··· Data for this exercise

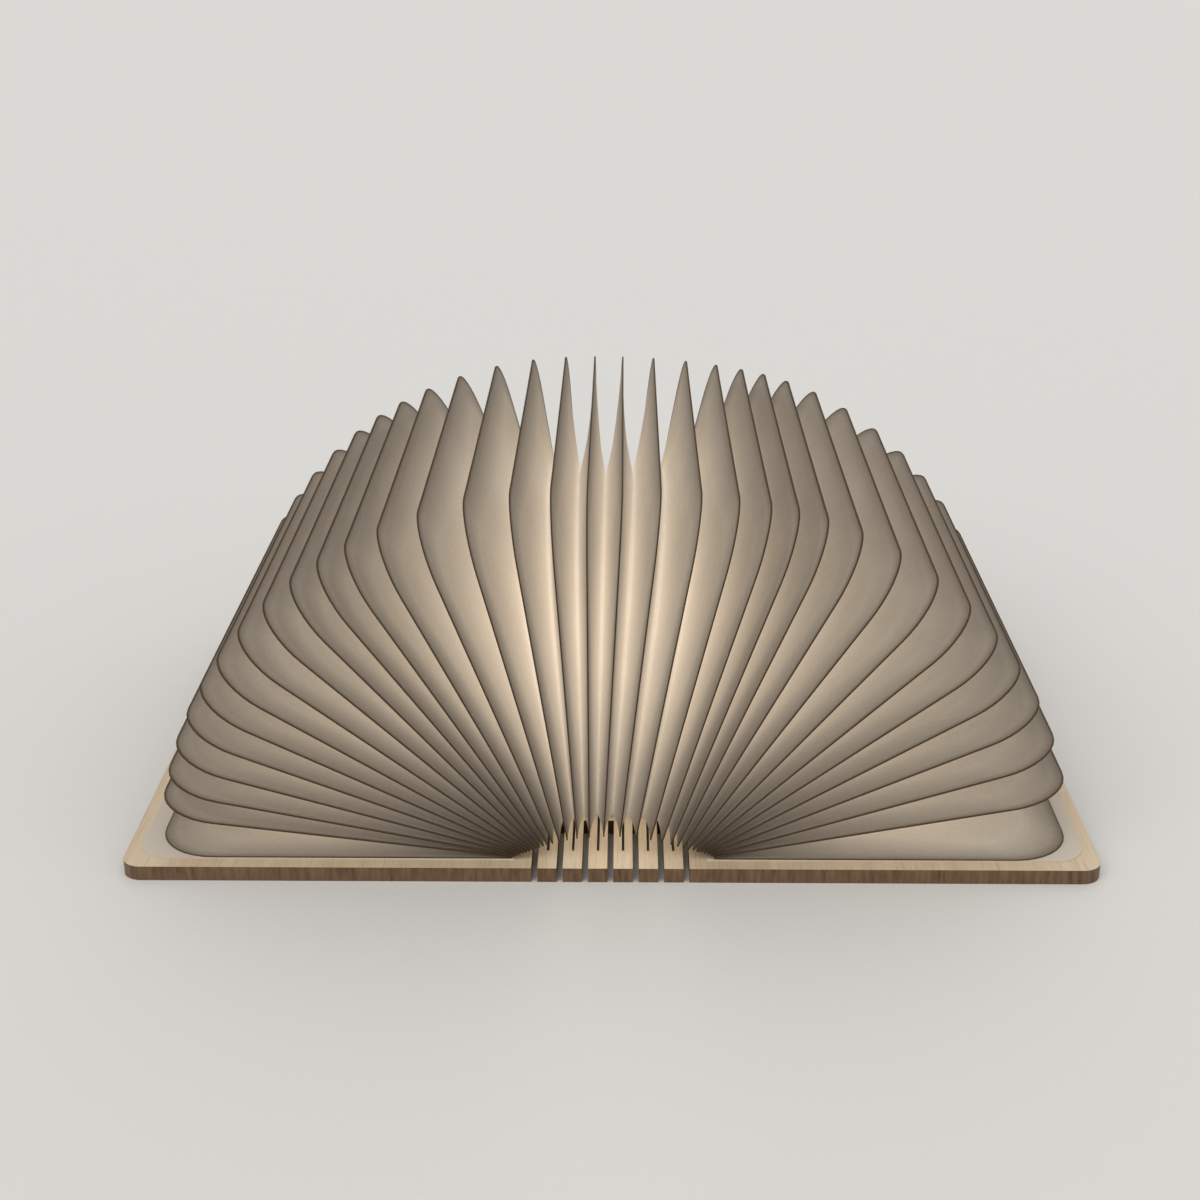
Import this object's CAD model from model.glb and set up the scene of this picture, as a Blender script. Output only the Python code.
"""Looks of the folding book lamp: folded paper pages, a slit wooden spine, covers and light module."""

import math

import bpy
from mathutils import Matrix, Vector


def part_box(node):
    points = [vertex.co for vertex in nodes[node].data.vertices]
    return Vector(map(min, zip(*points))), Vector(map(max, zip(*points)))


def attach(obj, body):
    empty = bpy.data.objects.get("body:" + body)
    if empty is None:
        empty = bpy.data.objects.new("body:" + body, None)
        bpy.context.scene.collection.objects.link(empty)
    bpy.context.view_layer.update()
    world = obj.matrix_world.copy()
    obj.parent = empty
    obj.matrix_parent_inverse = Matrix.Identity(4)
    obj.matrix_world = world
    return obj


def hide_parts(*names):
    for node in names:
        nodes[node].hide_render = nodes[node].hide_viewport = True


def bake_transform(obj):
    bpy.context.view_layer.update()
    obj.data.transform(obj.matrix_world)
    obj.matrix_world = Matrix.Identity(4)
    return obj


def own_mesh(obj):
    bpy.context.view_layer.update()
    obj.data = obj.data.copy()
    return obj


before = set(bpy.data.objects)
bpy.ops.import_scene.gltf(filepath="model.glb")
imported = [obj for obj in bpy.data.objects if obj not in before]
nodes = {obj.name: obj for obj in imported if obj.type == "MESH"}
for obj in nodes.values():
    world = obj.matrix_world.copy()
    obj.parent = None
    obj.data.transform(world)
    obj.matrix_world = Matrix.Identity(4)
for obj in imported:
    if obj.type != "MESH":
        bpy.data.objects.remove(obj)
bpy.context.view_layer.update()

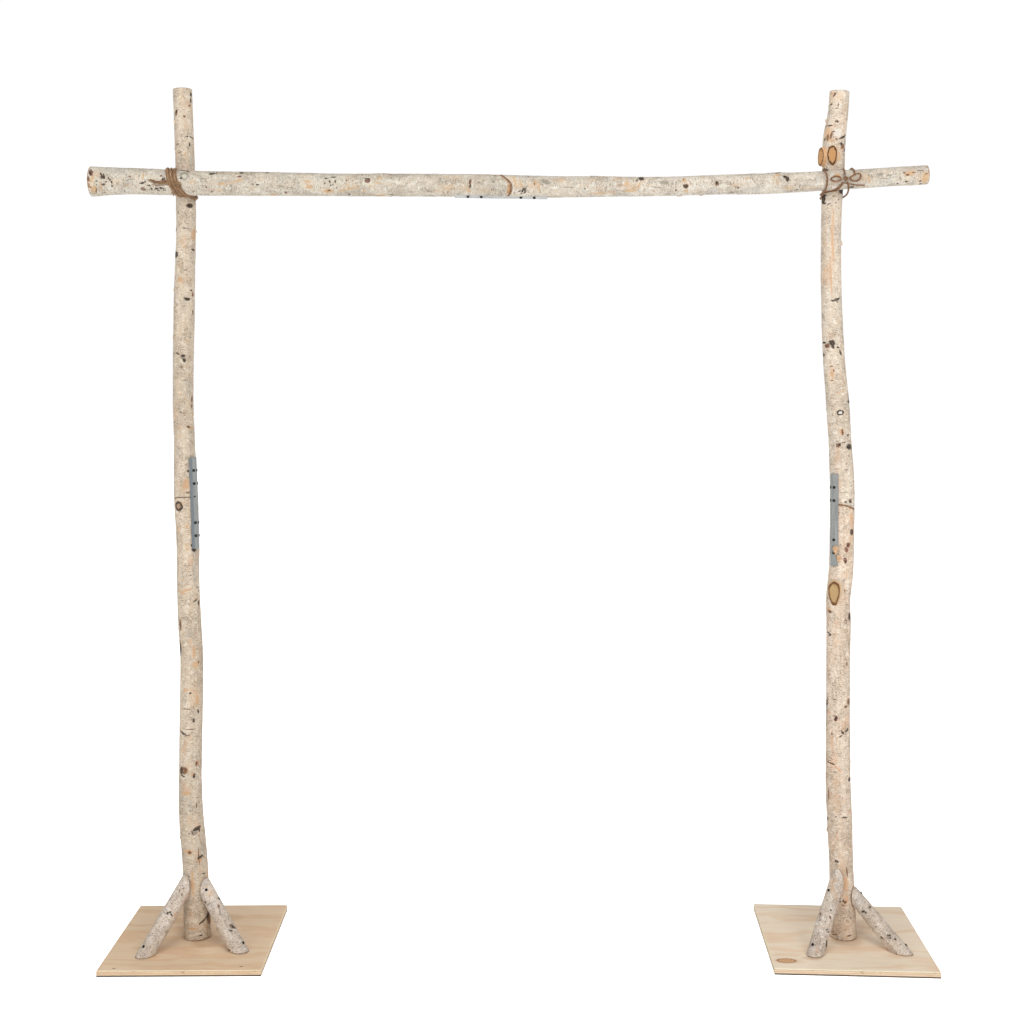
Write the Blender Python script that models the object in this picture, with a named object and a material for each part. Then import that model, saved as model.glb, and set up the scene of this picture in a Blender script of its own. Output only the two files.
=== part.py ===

······

_Given exercise:_
Repeat the material above in full, exactly as it stands.

_Result:_
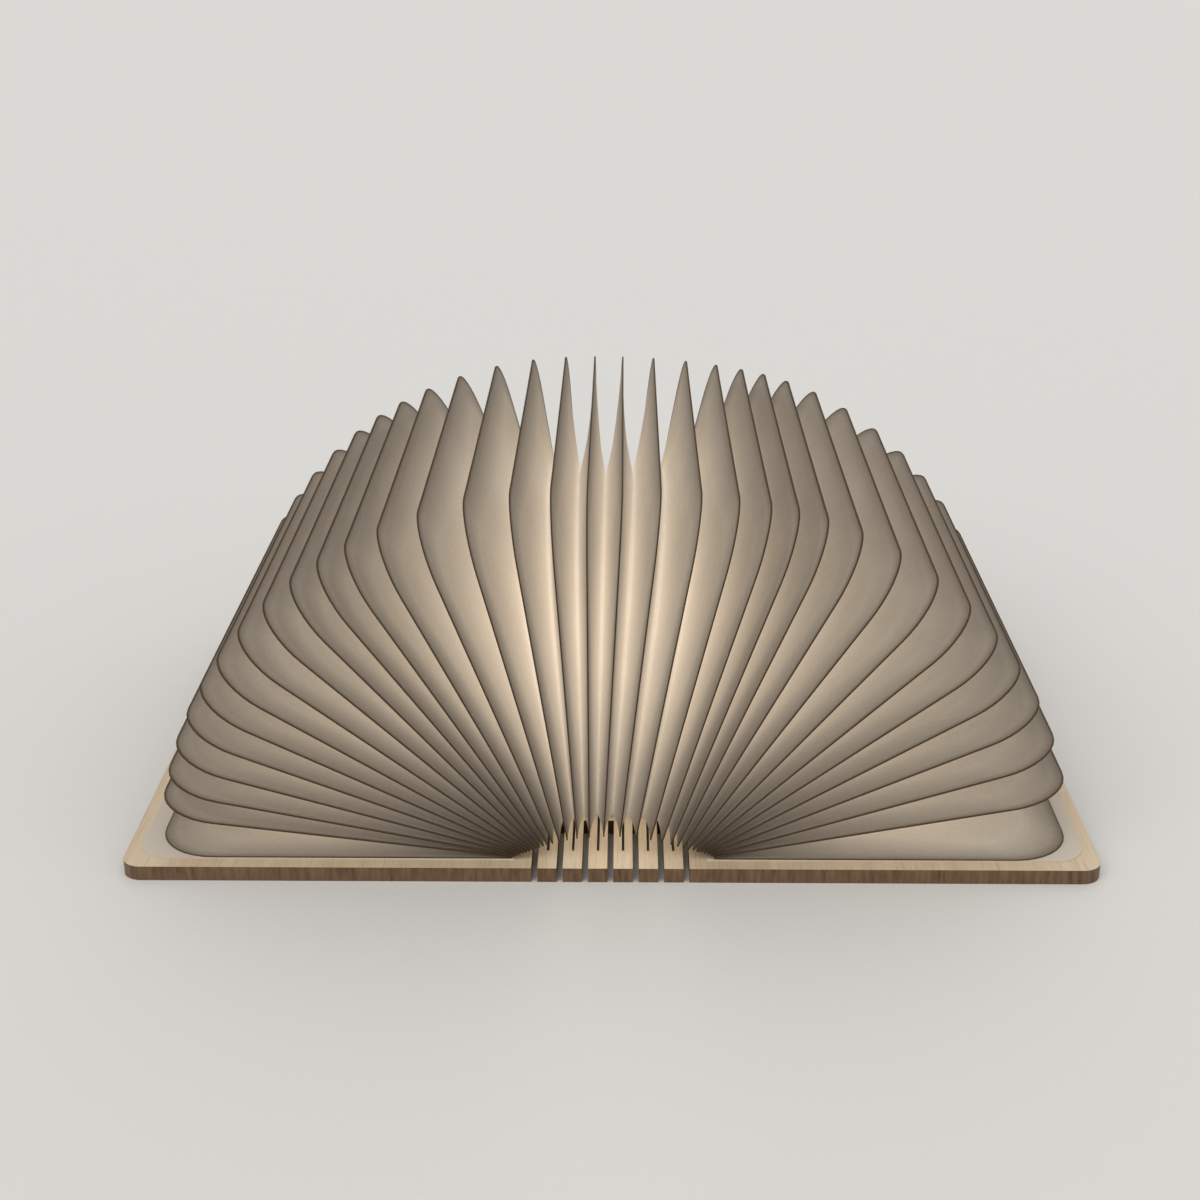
Import this object's CAD model from model.glb and set up the scene of this picture, as a Blender script. Output only the Python code.
"""Looks of the folding book lamp: folded paper pages, a slit wooden spine, covers and light module."""

import math

import bpy
from mathutils import Matrix, Vector


def part_box(node):
    points = [vertex.co for vertex in nodes[node].data.vertices]
    return Vector(map(min, zip(*points))), Vector(map(max, zip(*points)))


def attach(obj, body):
    empty = bpy.data.objects.get("body:" + body)
    if empty is None:
        empty = bpy.data.objects.new("body:" + body, None)
        bpy.context.scene.collection.objects.link(empty)
    bpy.context.view_layer.update()
    world = obj.matrix_world.copy()
    obj.parent = empty
    obj.matrix_parent_inverse = Matrix.Identity(4)
    obj.matrix_world = world
    return obj


def hide_parts(*names):
    for node in names:
        nodes[node].hide_render = nodes[node].hide_viewport = True


def bake_transform(obj):
    bpy.context.view_layer.update()
    obj.data.transform(obj.matrix_world)
    obj.matrix_world = Matrix.Identity(4)
    return obj


def own_mesh(obj):
    bpy.context.view_layer.update()
    obj.data = obj.data.copy()
    return obj


before = set(bpy.data.objects)
bpy.ops.import_scene.gltf(filepath="model.glb")
imported = [obj for obj in bpy.data.objects if obj not in before]
nodes = {obj.name: obj for obj in imported if obj.type == "MESH"}
for obj in nodes.values():
    world = obj.matrix_world.copy()
    obj.parent = None
    obj.data.transform(world)
    obj.matrix_world = Matrix.Identity(4)
for obj in imported:
    if obj.type != "MESH":
        bpy.data.objects.remove(obj)
bpy.context.view_layer.update()

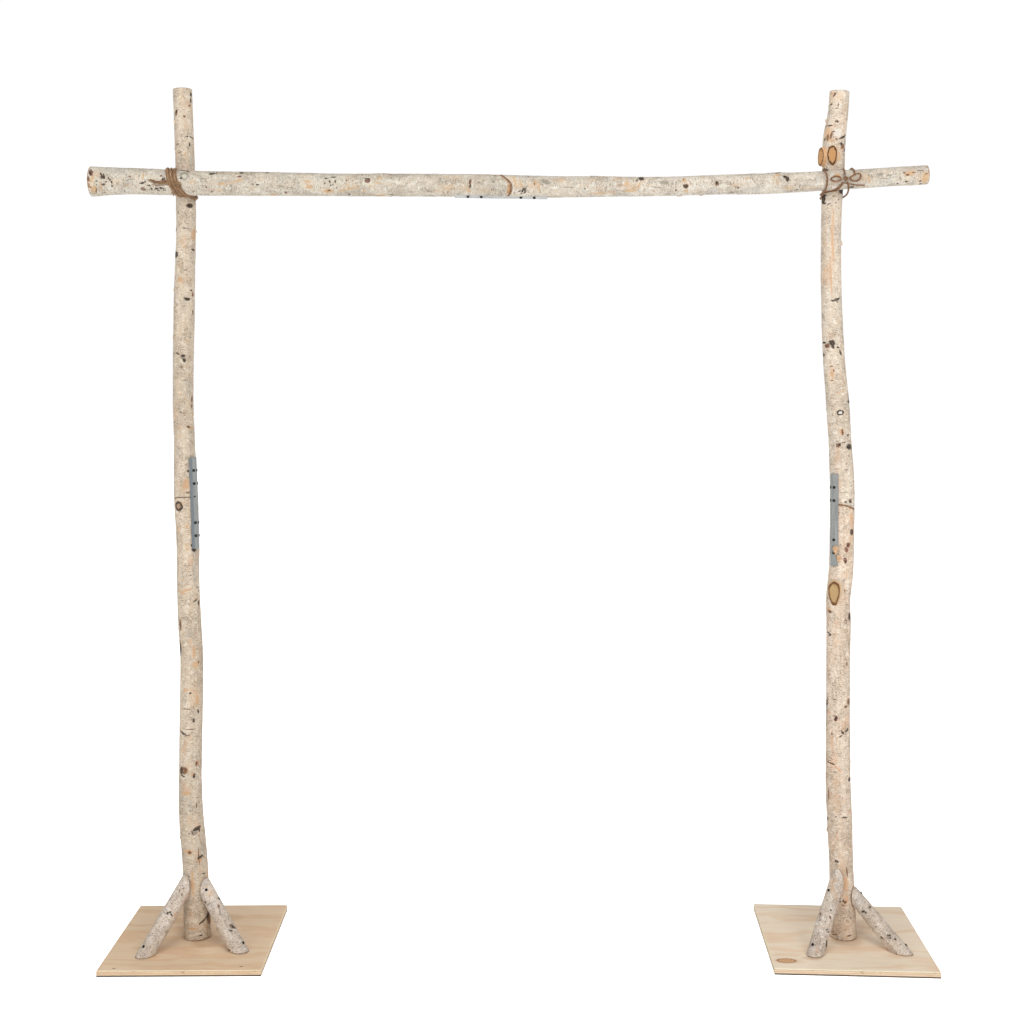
Write the Blender Python script that models the object in this picture, with a named object and a material for each part. Then import that model, saved as model.glb, and set up the scene of this picture in a Blender script of its own. Output only the two files.
=== part.py ===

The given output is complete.